Stanford University was forced to cancel a panel discussion on arms control after the State Department ruled last week that Soviet arms control specialist Yuri Kaprolov could travel to the West Coast but could not go to the Stanford University campus.

The incident is the latest in a series in which universities have tangled with the State Department or other agencies over issues of intellectual freedom.

Last month, Stanford refused to go along with State Department restrictions on the proposed visit of Nikolay V. Umnov, a Soviet specialist on robots designed to move on rough terrain. Some at Stanford, including the organizer of the arms control panel, Episcopal Chaplain Philip Wiehe, charged that last week's ruling by the State Department amounted to retaliation for Stanford's lack of cooperation.

Stanford Vice President Robert Rosenzweig said, "Even the appearance of a link between this action and the Umnov case is cause for alarm. Nobody profits when free intellectual exchange is inhibited."

A State Department Soviet specialist said there was "no connection at all" between the two cases, which were handled by different offices at State.

The reason for not allowing Kaprolov to go to Stanford, he said, is the principle of "reciprocity," which is expected to be enforced more strictly by this administration than by previous ones.

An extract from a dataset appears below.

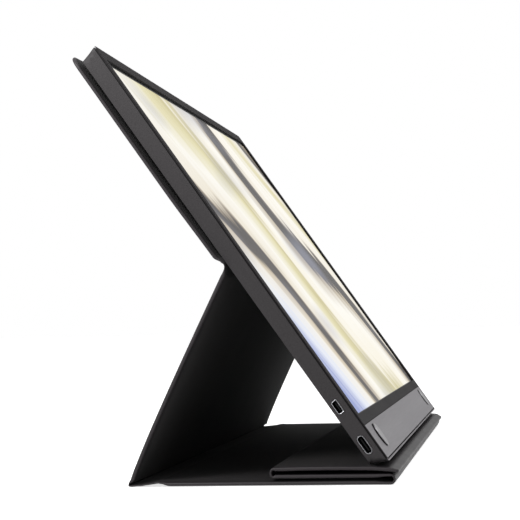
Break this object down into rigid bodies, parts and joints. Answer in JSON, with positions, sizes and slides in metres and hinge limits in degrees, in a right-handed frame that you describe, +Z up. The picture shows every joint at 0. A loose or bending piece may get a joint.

"If the Soviets don't permit our diplomats to go to inform people, talk to their university people about our views, we don't see why we should. We are supposed to allow the Soviets to propagandize here all they want, but how far do we get if we try to get our point of view on Poland across over there?"

"It's a pretty far-fetched reciprocity," said Philip Farley, former deputy director of the U.S. Arms Control and Disarmament Agency, and now a Stanford professor who was to be one of the panelists. "This was an invitation from an American group. You're not depriving the Soviets of anything, you're just depriving the students and faculty here of the Soviet view on an issue of great importance."